Sería injusta si dijera que no me gustó la experiencia de visitar el mercado flotante pero tengo que reconocer que me esperaba algo más auténtico, menos turístico. Los mercados flotantes existen y es importante para los vietnamitas comercializar en esta zona del río, obtener sus productos, intercambiar, comprar, vender. Sin embargo, a la hora que uno llega con el resto de barcos turísticos, la realidad es distinta. Se amontonan para intentar vender algo al turista. Conmigo lo consiguieron.
Pudimos ver barcos medianos que están preparados para que viva una familia entera. Me lo contó una vietnamita que se sentaba junto a mi en el barco turístico. La pena es que esas familias no envían a sus hijos al colegio así que los niños están condenados a vivir siempre de esa manera y posiblemente se conviertan en comerciantes del mercado flotante en el futuro.
También hay barcas más pequeñas, botes que son utilizados por una o dos personas para acercarse a los turistas a venderles coco, té, pinchos de ternera, pollo o cerdo con salsas, y otros alimentos. Yo me compré un pinchito porque el desayuno de la familia me había dejado un hueco en el estómago donde el pinchito entró perfectamente. Delicioso. Las ofertas y las transacciones continuaron por más de media hora y terminé aburriéndome. La verdad es que nunca me gustó demasiado ir de compras o al mercado.
Después de la visita turística al mercado flotante, nos fuimos a una nueva isla cuyo nombre no recuerdo ni localizo, pero es donde hay un pequeño taller de noodles donde nos mostraron cómo se consigue la pasta para realizar esta especie de fideos tan famosa en Europa desde hace unos años.
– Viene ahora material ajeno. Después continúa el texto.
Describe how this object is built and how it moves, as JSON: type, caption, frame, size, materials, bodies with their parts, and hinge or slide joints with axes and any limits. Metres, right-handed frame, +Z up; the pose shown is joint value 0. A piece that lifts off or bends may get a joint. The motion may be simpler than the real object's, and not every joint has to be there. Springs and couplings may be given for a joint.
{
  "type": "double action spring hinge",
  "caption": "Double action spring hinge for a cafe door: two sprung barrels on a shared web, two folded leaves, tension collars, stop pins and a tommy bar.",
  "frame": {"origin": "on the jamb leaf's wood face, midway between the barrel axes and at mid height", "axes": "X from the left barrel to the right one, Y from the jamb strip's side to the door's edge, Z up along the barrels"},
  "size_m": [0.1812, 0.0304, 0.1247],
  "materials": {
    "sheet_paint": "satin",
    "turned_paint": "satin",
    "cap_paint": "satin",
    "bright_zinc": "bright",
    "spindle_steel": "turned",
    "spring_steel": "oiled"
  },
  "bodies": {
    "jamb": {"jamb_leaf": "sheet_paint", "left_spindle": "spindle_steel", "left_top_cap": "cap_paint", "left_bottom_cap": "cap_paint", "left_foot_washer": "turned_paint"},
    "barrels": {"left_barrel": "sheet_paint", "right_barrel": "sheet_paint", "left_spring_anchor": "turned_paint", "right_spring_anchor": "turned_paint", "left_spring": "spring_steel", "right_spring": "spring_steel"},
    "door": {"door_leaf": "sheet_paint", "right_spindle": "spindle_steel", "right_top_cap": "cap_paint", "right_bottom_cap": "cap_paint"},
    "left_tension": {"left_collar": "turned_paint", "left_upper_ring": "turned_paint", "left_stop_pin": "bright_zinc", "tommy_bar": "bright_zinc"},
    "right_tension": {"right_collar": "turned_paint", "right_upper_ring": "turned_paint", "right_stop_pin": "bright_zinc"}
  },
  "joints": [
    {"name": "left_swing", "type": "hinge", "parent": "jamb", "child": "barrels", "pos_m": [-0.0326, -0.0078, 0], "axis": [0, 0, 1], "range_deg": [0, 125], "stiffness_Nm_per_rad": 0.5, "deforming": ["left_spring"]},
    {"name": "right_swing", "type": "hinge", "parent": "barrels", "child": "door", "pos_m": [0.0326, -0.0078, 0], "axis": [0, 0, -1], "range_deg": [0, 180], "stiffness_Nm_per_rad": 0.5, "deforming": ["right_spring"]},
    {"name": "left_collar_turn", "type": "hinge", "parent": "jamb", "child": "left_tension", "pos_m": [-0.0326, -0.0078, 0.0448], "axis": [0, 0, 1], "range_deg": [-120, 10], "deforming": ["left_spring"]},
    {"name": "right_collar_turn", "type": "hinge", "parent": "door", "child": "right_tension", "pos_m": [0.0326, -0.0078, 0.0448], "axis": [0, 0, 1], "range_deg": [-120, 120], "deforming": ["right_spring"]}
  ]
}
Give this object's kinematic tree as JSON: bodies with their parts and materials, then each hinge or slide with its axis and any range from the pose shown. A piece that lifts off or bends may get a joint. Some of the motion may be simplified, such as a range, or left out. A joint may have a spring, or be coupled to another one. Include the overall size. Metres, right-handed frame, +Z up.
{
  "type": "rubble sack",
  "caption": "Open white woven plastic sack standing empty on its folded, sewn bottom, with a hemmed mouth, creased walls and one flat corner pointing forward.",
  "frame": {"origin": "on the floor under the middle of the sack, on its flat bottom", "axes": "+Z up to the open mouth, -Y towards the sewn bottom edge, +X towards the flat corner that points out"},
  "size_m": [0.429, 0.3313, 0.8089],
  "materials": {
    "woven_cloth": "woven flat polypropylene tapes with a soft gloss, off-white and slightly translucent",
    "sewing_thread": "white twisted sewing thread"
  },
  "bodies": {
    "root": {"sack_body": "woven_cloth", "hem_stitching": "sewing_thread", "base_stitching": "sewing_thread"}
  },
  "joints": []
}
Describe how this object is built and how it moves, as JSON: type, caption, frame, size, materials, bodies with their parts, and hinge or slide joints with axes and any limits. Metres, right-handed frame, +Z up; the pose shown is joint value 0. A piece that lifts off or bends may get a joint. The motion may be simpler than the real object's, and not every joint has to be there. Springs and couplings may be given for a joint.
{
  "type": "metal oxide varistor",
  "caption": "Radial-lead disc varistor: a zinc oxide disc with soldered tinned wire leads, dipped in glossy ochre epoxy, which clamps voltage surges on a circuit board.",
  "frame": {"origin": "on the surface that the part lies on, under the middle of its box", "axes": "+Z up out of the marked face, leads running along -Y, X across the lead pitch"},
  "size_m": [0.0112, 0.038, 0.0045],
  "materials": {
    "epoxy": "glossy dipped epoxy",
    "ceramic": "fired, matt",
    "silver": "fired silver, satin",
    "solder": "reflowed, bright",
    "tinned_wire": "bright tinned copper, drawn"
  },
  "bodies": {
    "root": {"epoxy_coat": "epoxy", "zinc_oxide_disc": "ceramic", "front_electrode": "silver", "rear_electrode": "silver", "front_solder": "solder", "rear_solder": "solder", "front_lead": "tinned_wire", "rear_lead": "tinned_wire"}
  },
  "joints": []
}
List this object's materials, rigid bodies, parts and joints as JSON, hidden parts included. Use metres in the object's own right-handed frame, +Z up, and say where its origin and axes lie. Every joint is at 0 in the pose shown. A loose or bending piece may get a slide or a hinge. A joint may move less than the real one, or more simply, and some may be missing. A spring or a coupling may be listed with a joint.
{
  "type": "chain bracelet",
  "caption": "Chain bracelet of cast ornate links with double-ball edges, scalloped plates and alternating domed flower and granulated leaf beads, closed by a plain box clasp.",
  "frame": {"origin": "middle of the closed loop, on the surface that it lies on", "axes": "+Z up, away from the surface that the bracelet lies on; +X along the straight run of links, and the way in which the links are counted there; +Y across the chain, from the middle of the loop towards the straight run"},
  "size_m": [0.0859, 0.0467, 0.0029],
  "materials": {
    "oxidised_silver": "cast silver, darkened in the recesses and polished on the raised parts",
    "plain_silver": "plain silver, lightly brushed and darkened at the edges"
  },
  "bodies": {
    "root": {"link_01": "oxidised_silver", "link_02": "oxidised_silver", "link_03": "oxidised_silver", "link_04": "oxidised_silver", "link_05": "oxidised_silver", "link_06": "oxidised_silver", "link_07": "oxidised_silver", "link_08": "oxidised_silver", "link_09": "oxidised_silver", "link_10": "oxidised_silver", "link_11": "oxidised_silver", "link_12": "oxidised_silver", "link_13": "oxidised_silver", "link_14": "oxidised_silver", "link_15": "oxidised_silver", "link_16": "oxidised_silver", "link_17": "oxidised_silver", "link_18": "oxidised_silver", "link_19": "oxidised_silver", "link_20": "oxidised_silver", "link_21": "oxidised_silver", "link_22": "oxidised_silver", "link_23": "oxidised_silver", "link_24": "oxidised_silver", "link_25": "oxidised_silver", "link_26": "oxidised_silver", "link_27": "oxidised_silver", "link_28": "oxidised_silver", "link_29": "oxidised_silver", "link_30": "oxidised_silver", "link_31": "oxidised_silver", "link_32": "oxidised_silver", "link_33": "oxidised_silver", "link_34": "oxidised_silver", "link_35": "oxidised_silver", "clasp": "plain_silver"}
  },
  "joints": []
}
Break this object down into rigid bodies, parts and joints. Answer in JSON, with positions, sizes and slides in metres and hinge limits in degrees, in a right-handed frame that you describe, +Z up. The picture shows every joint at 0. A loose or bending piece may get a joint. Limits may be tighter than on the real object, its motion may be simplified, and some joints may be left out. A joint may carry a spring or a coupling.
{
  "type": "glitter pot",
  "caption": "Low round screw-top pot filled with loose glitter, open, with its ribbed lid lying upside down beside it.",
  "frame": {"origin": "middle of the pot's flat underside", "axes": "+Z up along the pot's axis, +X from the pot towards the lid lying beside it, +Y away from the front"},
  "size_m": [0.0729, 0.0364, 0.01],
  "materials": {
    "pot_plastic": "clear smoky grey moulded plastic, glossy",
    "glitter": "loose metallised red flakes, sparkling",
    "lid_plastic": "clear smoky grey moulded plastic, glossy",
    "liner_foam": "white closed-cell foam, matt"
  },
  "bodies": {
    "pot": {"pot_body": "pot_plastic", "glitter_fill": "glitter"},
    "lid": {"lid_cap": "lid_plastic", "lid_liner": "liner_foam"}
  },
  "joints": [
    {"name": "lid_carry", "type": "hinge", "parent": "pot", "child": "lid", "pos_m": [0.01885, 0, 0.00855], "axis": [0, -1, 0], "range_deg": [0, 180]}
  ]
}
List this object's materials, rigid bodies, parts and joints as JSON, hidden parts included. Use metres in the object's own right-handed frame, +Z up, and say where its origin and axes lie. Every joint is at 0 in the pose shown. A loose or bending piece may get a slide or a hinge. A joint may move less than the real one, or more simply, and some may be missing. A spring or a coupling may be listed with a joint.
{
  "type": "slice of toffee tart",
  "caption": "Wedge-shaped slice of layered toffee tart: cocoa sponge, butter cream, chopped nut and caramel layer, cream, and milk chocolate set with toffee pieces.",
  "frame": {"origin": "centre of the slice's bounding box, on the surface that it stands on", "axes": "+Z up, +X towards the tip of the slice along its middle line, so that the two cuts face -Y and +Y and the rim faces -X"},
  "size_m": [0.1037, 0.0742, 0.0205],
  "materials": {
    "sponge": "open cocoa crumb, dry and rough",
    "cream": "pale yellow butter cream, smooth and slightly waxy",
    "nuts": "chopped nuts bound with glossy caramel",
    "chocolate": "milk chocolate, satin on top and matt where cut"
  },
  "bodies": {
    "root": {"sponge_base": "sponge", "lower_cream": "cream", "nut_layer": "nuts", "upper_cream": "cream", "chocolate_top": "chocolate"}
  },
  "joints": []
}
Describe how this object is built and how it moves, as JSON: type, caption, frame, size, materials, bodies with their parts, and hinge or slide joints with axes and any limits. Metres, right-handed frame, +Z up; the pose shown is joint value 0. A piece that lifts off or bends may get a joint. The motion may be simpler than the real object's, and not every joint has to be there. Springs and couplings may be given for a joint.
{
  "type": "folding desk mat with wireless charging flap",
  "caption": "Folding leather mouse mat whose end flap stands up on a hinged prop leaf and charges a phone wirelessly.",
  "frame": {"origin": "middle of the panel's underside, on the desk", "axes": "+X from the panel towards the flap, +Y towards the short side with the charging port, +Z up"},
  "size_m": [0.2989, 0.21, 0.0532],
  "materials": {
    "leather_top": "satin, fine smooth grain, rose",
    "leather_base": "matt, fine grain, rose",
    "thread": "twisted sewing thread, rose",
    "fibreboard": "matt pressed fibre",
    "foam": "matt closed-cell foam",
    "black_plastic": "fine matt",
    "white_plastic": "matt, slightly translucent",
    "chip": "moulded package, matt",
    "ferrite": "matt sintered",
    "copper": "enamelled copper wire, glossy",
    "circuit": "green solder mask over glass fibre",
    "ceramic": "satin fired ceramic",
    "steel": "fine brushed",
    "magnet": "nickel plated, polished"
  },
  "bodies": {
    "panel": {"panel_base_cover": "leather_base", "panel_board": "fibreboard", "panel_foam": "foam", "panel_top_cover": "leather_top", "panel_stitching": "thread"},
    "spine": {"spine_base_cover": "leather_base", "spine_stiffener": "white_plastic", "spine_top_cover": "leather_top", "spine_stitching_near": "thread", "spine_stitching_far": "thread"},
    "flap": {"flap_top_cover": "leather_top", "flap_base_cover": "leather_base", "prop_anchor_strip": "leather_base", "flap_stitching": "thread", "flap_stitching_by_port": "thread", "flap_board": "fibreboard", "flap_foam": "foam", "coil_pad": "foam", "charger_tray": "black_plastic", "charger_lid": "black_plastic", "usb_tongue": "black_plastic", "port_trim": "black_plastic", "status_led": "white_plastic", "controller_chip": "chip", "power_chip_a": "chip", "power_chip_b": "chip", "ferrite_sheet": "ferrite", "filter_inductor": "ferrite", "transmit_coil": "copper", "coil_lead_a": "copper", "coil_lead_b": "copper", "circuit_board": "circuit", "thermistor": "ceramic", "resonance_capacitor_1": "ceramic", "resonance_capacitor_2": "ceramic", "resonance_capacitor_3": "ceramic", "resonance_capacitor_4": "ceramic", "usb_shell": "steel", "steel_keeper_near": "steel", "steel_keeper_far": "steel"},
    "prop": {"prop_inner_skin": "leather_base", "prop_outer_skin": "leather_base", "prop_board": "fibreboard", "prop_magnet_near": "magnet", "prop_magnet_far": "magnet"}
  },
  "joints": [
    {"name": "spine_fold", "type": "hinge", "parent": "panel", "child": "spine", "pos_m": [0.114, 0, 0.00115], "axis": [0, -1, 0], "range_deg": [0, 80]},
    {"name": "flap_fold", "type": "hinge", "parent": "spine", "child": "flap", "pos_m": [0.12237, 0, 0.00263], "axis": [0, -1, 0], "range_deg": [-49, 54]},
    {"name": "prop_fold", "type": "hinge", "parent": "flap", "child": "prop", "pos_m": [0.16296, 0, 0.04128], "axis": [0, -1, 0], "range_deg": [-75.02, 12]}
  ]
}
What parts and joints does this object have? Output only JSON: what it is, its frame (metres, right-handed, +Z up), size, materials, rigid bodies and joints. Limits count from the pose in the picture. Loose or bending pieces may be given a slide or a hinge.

Y seguimos nuestro camino en barco hacia otra isla de la que tampoco recuerdo el nombre pero sí sé que es famosa por los pinchos de serpiente, rana o rata. Podíamos elegir entre sentarnos a comer esas «delicias» o irnos a recorrer la isla en bicicleta. Y yo por supuesto elegí perderme por la isla con la bici pero antes eché un vistazo a la parirlla. No tenía buena pinta, no.
Me encanta pasear en bicicleta así que me lo pasé muy bien. Saludaba a quien me cruzaba por el camino con un amable «Hello» y moviendo la mano que era respondido por el mismo gesto. La gente local resultó simpática y todos sonreían al sonreírles y continuaban su vida, arreglando la casa, cocinando, jugando, etc. Cada camino que elegíamos se terminaba al margen del río o en árboles de la selva. Siempre teníamos que volver. Cruzamos puentes, nos embarramos, caímos, reímos. Y volvimos.
Al final, sin proponérmelo terminé probando un trocito de víbora porque una chica me ofreció la que no se había podido terminar. El sabor es parecido al de los chinchulines de la vaca pero no me gustó mucho. Además, la forma de cocinarla es horrosa: la echan viva a las brasas y la pobre víbora muere achicharrada. Lo peor es que lo hacen más por agradar al turista que porque sea su costumbre. En fin, me quedo con el paseo en bicicleta por la isla y las sonrisas de la gente aunque de esto no tengo foto porque estaba sin batería y disfrutando del paseo en bicicleta sin más.